- STATED GOAL
Print every line of the listing exactly, please.

─── SOURCE MATERIAL

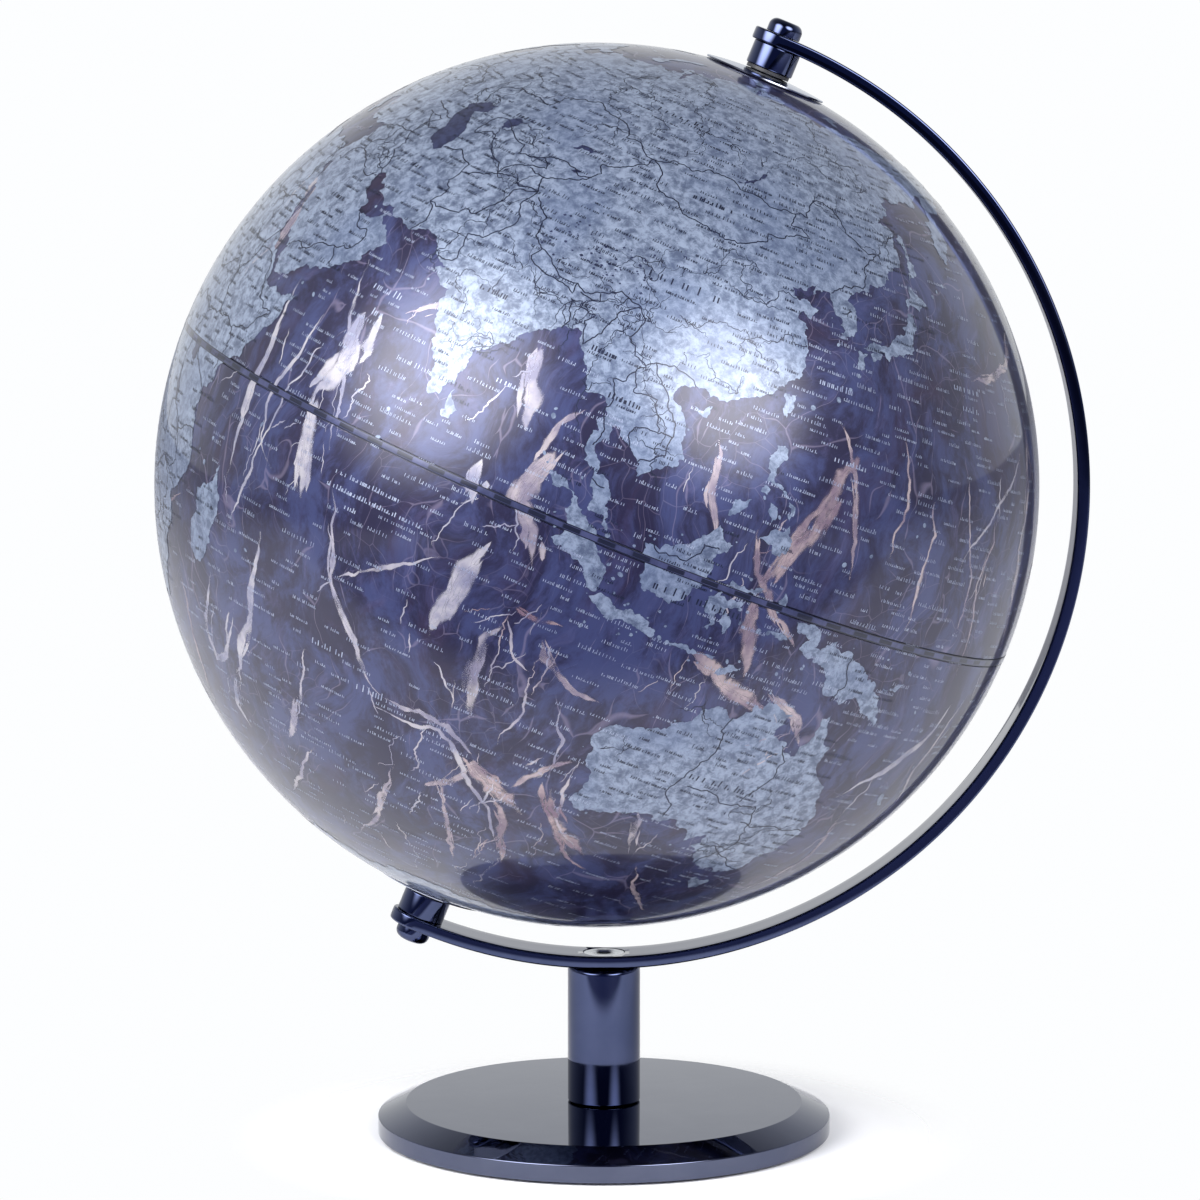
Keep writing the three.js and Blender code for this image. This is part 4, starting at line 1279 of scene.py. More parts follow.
# %% Ragged lines and filled outlines


def ragged(points, closed, share, shortest, seed):
    """Splits edges down to the shortest length, pushing each new point sideways."""
    chance = random.Random(seed)
    points = [tuple(p) for p in points]
    if closed:
        points.append(points[0])
    while True:
        finer, split = [points[0]], False
        for (x0, y0), (x1, y1) in zip(points, points[1:]):
            squeeze = max(0.15, math.cos(math.radians((y0 + y1) / 2)))
            run, rise = (x1 - x0) * squeeze, y1 - y0
            if math.hypot(run, rise) > shortest:
                push = chance.gauss(0, share)
                finer.append(((x0 + x1) / 2 - rise * push / squeeze, (y0 + y1) / 2 + run * push))
                split = True
            finer.append((x1, y1))
        points = finer
        if not split:
            break
    return np.array(points[:-1] if closed else points)


def filled(outline, spacing):
    """Cuts an outline into small triangles; returns places in degrees, and the faces."""
    west, south = outline.min(0)
    east, north = outline.max(0)
    inside = []
    for row in np.arange(south + spacing / 2, north, spacing):
        step = spacing / max(0.12, math.cos(math.radians(row)))
        inside += [(x, row) for x in np.arange(west + step / 2, east, step)]
    points = [Vector(p) for p in outline.tolist() + inside]
    rim = list(range(len(outline)))
    flat, _, faces, _, _, _ = geometry.delaunay_2d_cdt(points, [], [rim], 1, 1e-6)
    return np.array([tuple(p) for p in flat]), faces


def patches(name, outlines, lift, material, share, shortest, spacing):
    """Makes one print layer from many outlines."""
    all_points, all_faces = [], []
    for number, outline in enumerate(outlines):
        points, faces = filled(ragged(outline, True, share, shortest, number + 7), spacing)
        first = sum(len(p) for p in all_points)
        all_points.append(points)
        all_faces += [tuple(first + i for i in face) for face in faces]
    flat = np.concatenate(all_points)
    raised = on_ball(flat[:, 0], flat[:, 1], np.full(len(flat), lift))
    made = layer(name, raised, all_faces, material)
    print(name, "faces:", len(all_faces))
    return made


# %% [markdown]
# ## Land, islets and lakes
# Each small isle is an outline of seven points. Islets are strewn along the coasts that have many,
# and ponds over the high plateau and the far north.

# %% Land and lakes
LAND_LIFT = 0.075 * MM
LAKE_LIFT = 0.1 * MM
ISLETS = 230
ISLET_COASTS = (
    "asia and europe", "asia and europe", "asia and europe", "africa", "australia", "new guinea",
    "borneo", "sumatra", "java", "sulawesi", "baffin", "antarctica",
)
chance = random.Random(41)
land_outlines = [places(text) for text in LAND.values()]
isles = []
for east, north in SMALL_ISLES:
    size = chance.uniform(0.16, 0.42)
    stretch = chance.uniform(0.5, 1.0)
    turn = chance.uniform(0, math.pi)
    shore = []
    for k in range(7):
        t = 2 * math.pi * k / 7
        x, y = size * math.cos(t), size * stretch * math.sin(t)
        over = x * math.cos(turn) - y * math.sin(turn)
        rise = x * math.sin(turn) + y * math.cos(turn)
        shore.append((east + over, north + rise))
    isles.append(shore)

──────

- EXERCISE RESPONSE
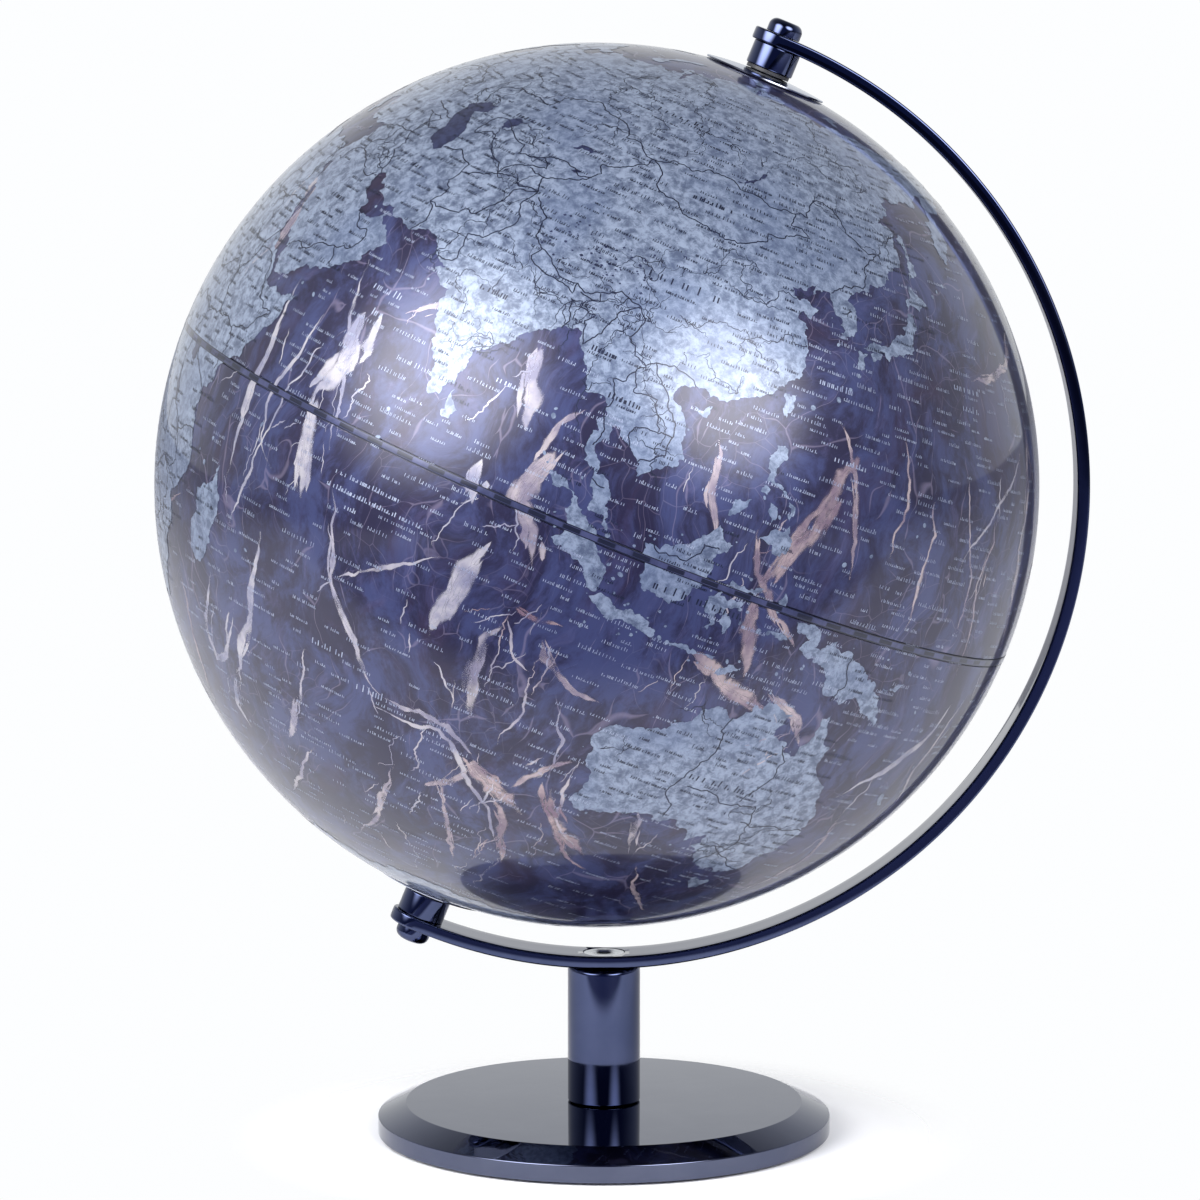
Keep writing the three.js and Blender code for this image. This is part 4, starting at line 1279 of scene.py. More parts follow.
# %% Ragged lines and filled outlines


def ragged(points, closed, share, shortest, seed):
    """Splits edges down to the shortest length, pushing each new point sideways."""
    chance = random.Random(seed)
    points = [tuple(p) for p in points]
    if closed:
        points.append(points[0])
    while True:
        finer, split = [points[0]], False
        for (x0, y0), (x1, y1) in zip(points, points[1:]):
            squeeze = max(0.15, math.cos(math.radians((y0 + y1) / 2)))
            run, rise = (x1 - x0) * squeeze, y1 - y0
            if math.hypot(run, rise) > shortest:
                push = chance.gauss(0, share)
                finer.append(((x0 + x1) / 2 - rise * push / squeeze, (y0 + y1) / 2 + run * push))
                split = True
            finer.append((x1, y1))
        points = finer
        if not split:
            break
    return np.array(points[:-1] if closed else points)


def filled(outline, spacing):
    """Cuts an outline into small triangles; returns places in degrees, and the faces."""
    west, south = outline.min(0)
    east, north = outline.max(0)
    inside = []
    for row in np.arange(south + spacing / 2, north, spacing):
        step = spacing / max(0.12, math.cos(math.radians(row)))
        inside += [(x, row) for x in np.arange(west + step / 2, east, step)]
    points = [Vector(p) for p in outline.tolist() + inside]
    rim = list(range(len(outline)))
    flat, _, faces, _, _, _ = geometry.delaunay_2d_cdt(points, [], [rim], 1, 1e-6)
    return np.array([tuple(p) for p in flat]), faces


def patches(name, outlines, lift, material, share, shortest, spacing):
    """Makes one print layer from many outlines."""
    all_points, all_faces = [], []
    for number, outline in enumerate(outlines):
        points, faces = filled(ragged(outline, True, share, shortest, number + 7), spacing)
        first = sum(len(p) for p in all_points)
        all_points.append(points)
        all_faces += [tuple(first + i for i in face) for face in faces]
    flat = np.concatenate(all_points)
    raised = on_ball(flat[:, 0], flat[:, 1], np.full(len(flat), lift))
    made = layer(name, raised, all_faces, material)
    print(name, "faces:", len(all_faces))
    return made


# %% [markdown]
# ## Land, islets and lakes
# Each small isle is an outline of seven points. Islets are strewn along the coasts that have many,
# and ponds over the high plateau and the far north.

# %% Land and lakes
LAND_LIFT = 0.075 * MM
LAKE_LIFT = 0.1 * MM
ISLETS = 230
ISLET_COASTS = (
    "asia and europe", "asia and europe", "asia and europe", "africa", "australia", "new guinea",
    "borneo", "sumatra", "java", "sulawesi", "baffin", "antarctica",
)
chance = random.Random(41)
land_outlines = [places(text) for text in LAND.values()]
isles = []
for east, north in SMALL_ISLES:
    size = chance.uniform(0.16, 0.42)
    stretch = chance.uniform(0.5, 1.0)
    turn = chance.uniform(0, math.pi)
    shore = []
    for k in range(7):
        t = 2 * math.pi * k / 7
        x, y = size * math.cos(t), size * stretch * math.sin(t)
        over = x * math.cos(turn) - y * math.sin(turn)
        rise = x * math.sin(turn) + y * math.cos(turn)
        shore.append((east + over, north + rise))
    isles.append(shore)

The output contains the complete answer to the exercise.